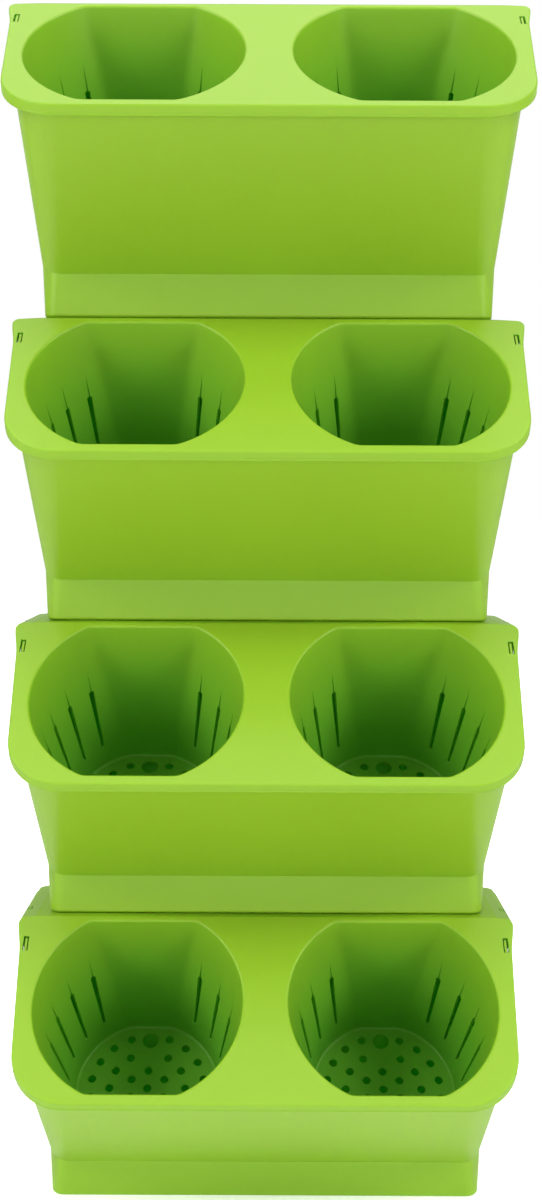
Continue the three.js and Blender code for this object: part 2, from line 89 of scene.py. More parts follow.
# Baskets. A round cone with a flat towards the wall, which leans in by a share of the depth,
# and a flat at the front, which follows the trough's front wall.
OPENING_RADIUS = 65 * MM
OPENING_SPACING = 158 * MM
OPENING_REAR_MARGIN = 5.5 * MM
OPENING_LENGTH = 114.5 * MM
REAR_FLAT = 55.7 * MM
REAR_FLAT_LEAN = 0.095
MOUTH_EDGE_RADIUS = 1.3 * MM
BASKET_TILT = math.radians(5.3)
BASKET_DEPTH = 105 * MM
BASKET_FLOOR_RADIUS = 47.5 * MM
BASKET_FLOOR_FILLET = 1.6 * MM
FLAT_BLEND = 0.25 * MM
FLAT_COSINE = 0.1
WALL_RING_SHARES = (0.9, 0.8, 0.7, 0.6, 0.5, 0.4, 0.3, 0.2, 0.12)
MOUTH_SEARCH_FROM = -20 * MM
MOUTH_SEARCH_STEPS = 40

# Slots and floor holes
SLOT_FIRST_ANGLE = math.radians(38)
SLOT_STEP_ANGLE = math.radians(18.5)
SLOTS_PER_SIDE = 4
SLOT_TOP_DEPTH = 43.5 * MM
SLOT_BOTTOM_DEPTH = 90 * MM
SLOT_TOP_WIDTH = 3.6 * MM
SLOT_BOTTOM_WIDTH = 1.9 * MM
GROOVE_TOP_DEPTH = 27 * MM
GROOVE_WIDTH = 1.5 * MM
GROOVE_DEPTH = 0.9 * MM
HOLE_RADIUS = 2.8 * MM
HOLE_RING_STEP = 12.7 * MM
HOLE_RINGS = 3
HOLES_ADDED_PER_RING = 6
WICK_HOLE_RADIUS = 5.5 * MM
WICK_HOLE_PLACE = 35.2 * MM

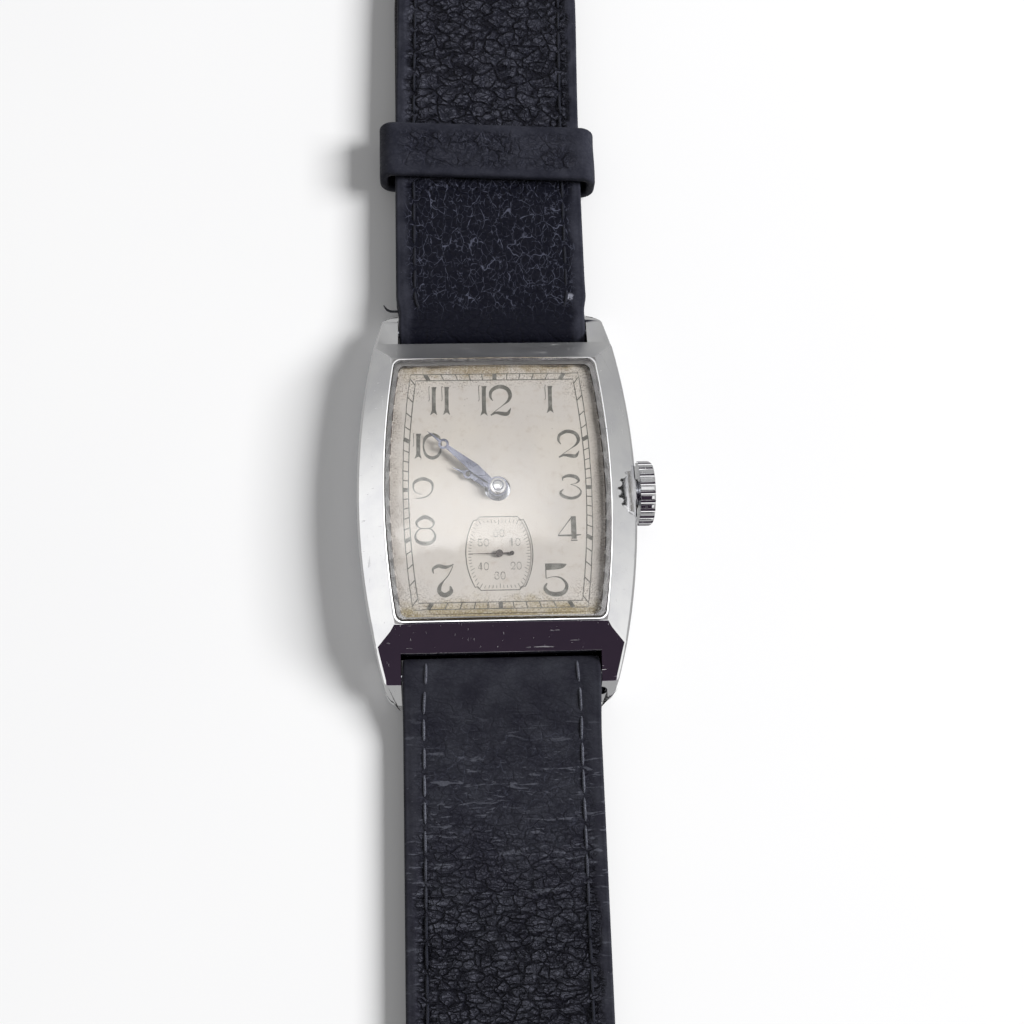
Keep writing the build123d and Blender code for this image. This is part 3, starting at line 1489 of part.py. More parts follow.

§

- **Task to complete**
Could you quote the material above in full, exactly as it stands?

- **Full answer**
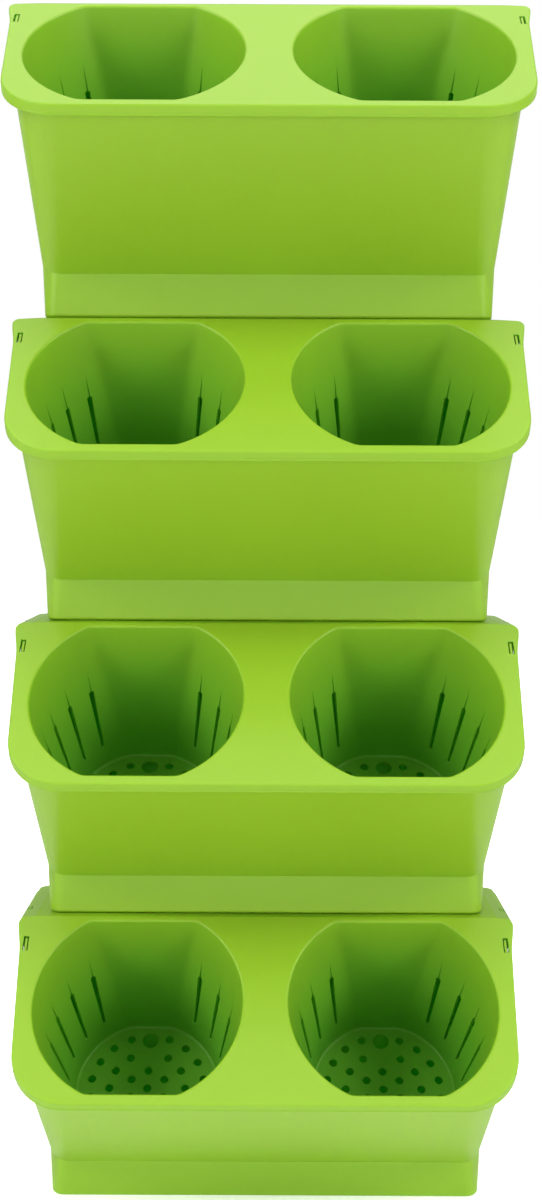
Continue the three.js and Blender code for this object: part 2, from line 89 of scene.py. More parts follow.
# Baskets. A round cone with a flat towards the wall, which leans in by a share of the depth,
# and a flat at the front, which follows the trough's front wall.
OPENING_RADIUS = 65 * MM
OPENING_SPACING = 158 * MM
OPENING_REAR_MARGIN = 5.5 * MM
OPENING_LENGTH = 114.5 * MM
REAR_FLAT = 55.7 * MM
REAR_FLAT_LEAN = 0.095
MOUTH_EDGE_RADIUS = 1.3 * MM
BASKET_TILT = math.radians(5.3)
BASKET_DEPTH = 105 * MM
BASKET_FLOOR_RADIUS = 47.5 * MM
BASKET_FLOOR_FILLET = 1.6 * MM
FLAT_BLEND = 0.25 * MM
FLAT_COSINE = 0.1
WALL_RING_SHARES = (0.9, 0.8, 0.7, 0.6, 0.5, 0.4, 0.3, 0.2, 0.12)
MOUTH_SEARCH_FROM = -20 * MM
MOUTH_SEARCH_STEPS = 40

# Slots and floor holes
SLOT_FIRST_ANGLE = math.radians(38)
SLOT_STEP_ANGLE = math.radians(18.5)
SLOTS_PER_SIDE = 4
SLOT_TOP_DEPTH = 43.5 * MM
SLOT_BOTTOM_DEPTH = 90 * MM
SLOT_TOP_WIDTH = 3.6 * MM
SLOT_BOTTOM_WIDTH = 1.9 * MM
GROOVE_TOP_DEPTH = 27 * MM
GROOVE_WIDTH = 1.5 * MM
GROOVE_DEPTH = 0.9 * MM
HOLE_RADIUS = 2.8 * MM
HOLE_RING_STEP = 12.7 * MM
HOLE_RINGS = 3
HOLES_ADDED_PER_RING = 6
WICK_HOLE_RADIUS = 5.5 * MM
WICK_HOLE_PLACE = 35.2 * MM

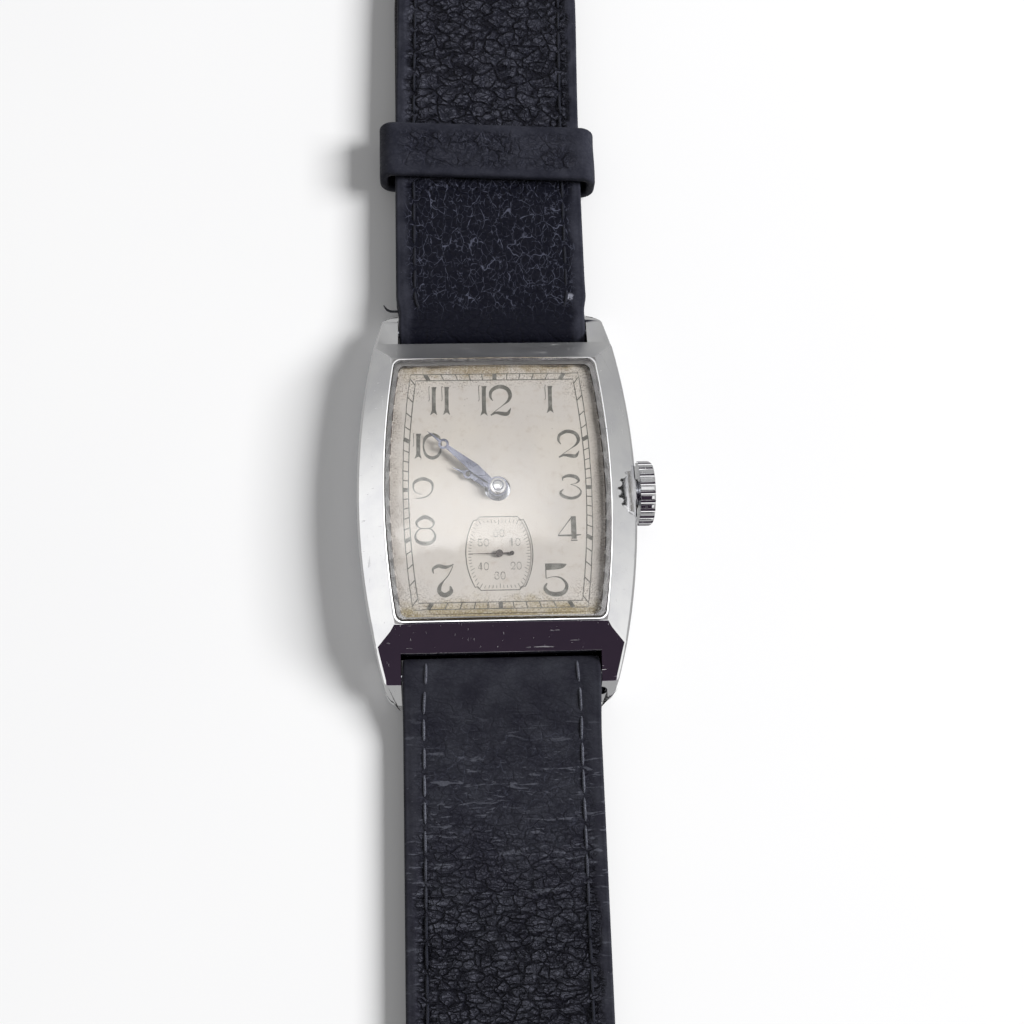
Keep writing the build123d and Blender code for this image. This is part 3, starting at line 1489 of part.py. More parts follow.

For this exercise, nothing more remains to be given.